● **PROVIDED DATA**
"""

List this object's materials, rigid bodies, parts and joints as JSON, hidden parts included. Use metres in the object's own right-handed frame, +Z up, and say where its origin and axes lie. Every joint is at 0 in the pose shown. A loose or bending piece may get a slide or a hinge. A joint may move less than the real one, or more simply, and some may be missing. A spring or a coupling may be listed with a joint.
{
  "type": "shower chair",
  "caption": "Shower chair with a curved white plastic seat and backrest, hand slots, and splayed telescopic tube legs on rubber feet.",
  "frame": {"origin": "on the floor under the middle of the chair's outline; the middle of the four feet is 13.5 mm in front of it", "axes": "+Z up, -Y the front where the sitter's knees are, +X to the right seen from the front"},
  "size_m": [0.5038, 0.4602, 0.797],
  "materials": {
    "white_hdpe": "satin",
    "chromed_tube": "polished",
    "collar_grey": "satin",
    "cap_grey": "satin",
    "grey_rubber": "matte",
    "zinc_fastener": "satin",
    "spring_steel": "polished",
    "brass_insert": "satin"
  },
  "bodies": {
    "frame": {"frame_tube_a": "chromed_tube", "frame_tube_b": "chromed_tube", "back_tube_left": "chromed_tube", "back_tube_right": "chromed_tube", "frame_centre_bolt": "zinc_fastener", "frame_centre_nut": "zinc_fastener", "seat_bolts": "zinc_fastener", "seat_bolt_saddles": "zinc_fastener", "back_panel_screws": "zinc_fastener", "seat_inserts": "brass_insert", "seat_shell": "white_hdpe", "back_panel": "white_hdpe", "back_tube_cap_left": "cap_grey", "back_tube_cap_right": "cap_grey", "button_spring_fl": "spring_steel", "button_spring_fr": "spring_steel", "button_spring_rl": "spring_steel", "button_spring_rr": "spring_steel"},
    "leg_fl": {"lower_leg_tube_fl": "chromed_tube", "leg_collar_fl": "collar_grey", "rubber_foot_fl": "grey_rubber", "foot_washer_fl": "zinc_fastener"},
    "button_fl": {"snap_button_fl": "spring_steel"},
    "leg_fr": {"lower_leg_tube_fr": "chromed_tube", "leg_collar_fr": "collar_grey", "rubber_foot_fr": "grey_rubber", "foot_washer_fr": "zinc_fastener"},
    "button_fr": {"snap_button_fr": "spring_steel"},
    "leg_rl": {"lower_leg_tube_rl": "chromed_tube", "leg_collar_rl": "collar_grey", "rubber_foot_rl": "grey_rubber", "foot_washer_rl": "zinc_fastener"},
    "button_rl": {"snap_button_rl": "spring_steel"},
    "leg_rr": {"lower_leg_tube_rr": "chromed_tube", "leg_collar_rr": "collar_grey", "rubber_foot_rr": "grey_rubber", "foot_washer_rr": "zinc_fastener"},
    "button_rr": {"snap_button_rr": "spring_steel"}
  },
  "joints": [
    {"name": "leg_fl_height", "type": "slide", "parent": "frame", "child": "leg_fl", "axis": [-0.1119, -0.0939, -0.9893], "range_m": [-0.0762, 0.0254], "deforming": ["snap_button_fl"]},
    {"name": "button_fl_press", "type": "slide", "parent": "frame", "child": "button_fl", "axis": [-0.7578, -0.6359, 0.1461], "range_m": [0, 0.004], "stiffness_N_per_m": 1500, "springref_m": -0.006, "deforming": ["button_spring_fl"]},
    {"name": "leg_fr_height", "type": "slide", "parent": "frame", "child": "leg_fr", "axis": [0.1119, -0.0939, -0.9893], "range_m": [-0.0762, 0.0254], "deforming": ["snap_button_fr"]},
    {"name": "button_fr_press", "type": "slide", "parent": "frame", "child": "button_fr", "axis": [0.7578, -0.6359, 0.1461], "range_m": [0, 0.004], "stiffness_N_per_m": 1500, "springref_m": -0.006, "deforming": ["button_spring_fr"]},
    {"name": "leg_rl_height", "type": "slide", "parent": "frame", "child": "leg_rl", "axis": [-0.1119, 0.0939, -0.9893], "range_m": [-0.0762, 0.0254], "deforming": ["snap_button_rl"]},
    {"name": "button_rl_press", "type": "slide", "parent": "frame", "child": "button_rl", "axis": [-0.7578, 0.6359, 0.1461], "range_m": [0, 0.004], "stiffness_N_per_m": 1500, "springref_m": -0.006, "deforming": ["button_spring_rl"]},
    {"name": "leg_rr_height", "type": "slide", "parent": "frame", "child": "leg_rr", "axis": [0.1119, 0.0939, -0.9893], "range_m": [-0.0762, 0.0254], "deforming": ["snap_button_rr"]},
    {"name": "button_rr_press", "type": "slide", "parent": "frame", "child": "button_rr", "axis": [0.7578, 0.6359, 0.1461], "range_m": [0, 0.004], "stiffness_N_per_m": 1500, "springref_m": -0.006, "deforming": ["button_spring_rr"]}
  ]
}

"""
"""

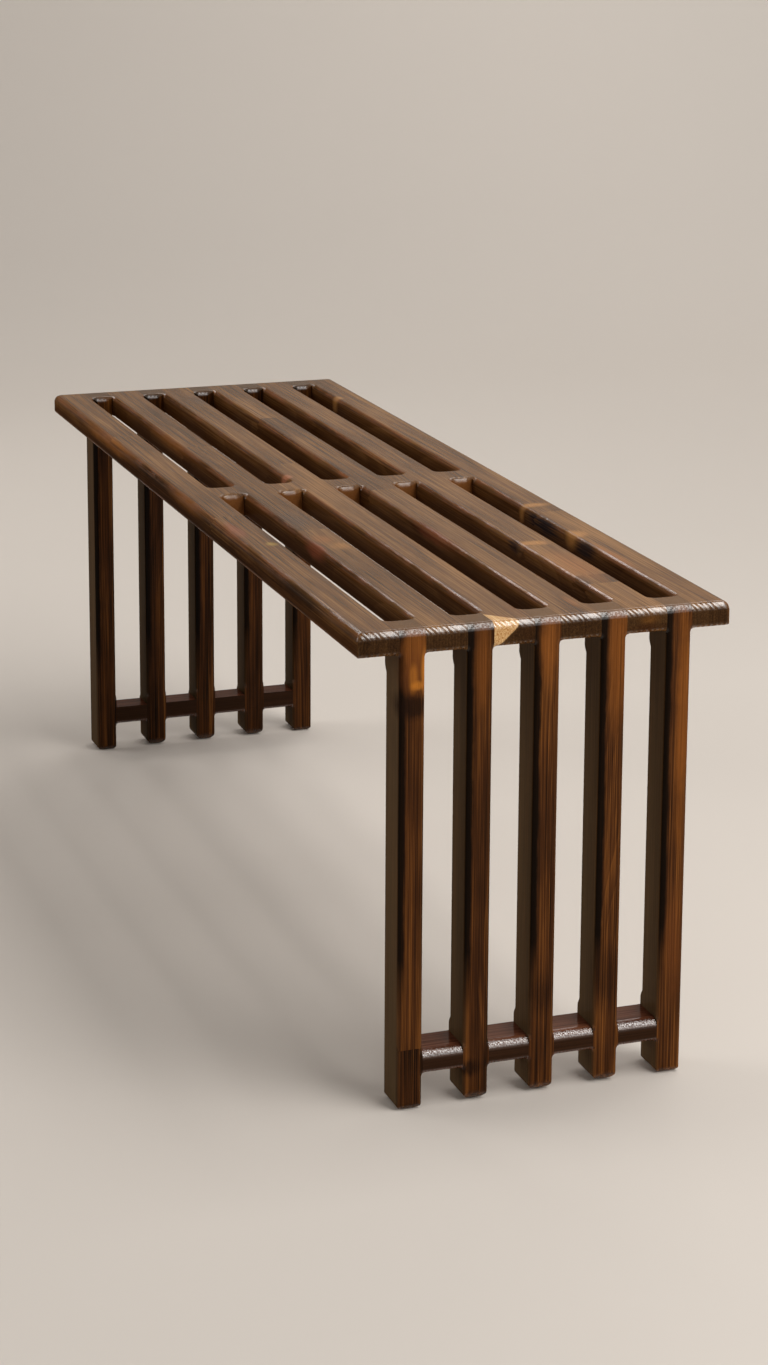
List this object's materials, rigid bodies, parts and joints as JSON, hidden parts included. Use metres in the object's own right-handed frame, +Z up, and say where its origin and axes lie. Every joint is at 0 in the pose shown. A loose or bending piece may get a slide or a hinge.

"""
"""

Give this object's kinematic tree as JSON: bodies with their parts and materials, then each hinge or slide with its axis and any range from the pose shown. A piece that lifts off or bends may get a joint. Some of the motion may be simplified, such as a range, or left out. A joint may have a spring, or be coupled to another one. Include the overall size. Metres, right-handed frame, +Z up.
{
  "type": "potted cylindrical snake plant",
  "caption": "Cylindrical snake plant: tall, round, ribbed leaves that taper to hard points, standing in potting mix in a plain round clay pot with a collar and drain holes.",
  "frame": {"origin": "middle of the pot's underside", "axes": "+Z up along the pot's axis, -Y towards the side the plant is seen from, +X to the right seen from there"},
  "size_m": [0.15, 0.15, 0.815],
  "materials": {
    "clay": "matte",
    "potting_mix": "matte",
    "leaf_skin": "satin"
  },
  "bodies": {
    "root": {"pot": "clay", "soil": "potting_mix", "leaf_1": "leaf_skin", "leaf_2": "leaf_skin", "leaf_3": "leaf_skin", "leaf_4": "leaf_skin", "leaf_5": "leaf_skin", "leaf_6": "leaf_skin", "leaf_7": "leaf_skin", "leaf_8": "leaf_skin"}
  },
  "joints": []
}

"""

● **TASK OBJECTIVE**
Copy out every line of the listing that contains the string "joints".

● **TASK ANSWER**
List this object's materials, rigid bodies, parts and joints as JSON, hidden parts included. Use metres in the object's own right-handed frame, +Z up, and say where its origin and axes lie. Every joint is at 0 in the pose shown. A loose or bending piece may get a slide or a hinge. A joint may move less than the real one, or more simply, and some may be missing. A spring or a coupling may be listed with a joint.
  "joints": [
List this object's materials, rigid bodies, parts and joints as JSON, hidden parts included. Use metres in the object's own right-handed frame, +Z up, and say where its origin and axes lie. Every joint is at 0 in the pose shown. A loose or bending piece may get a slide or a hinge.
  "joints": []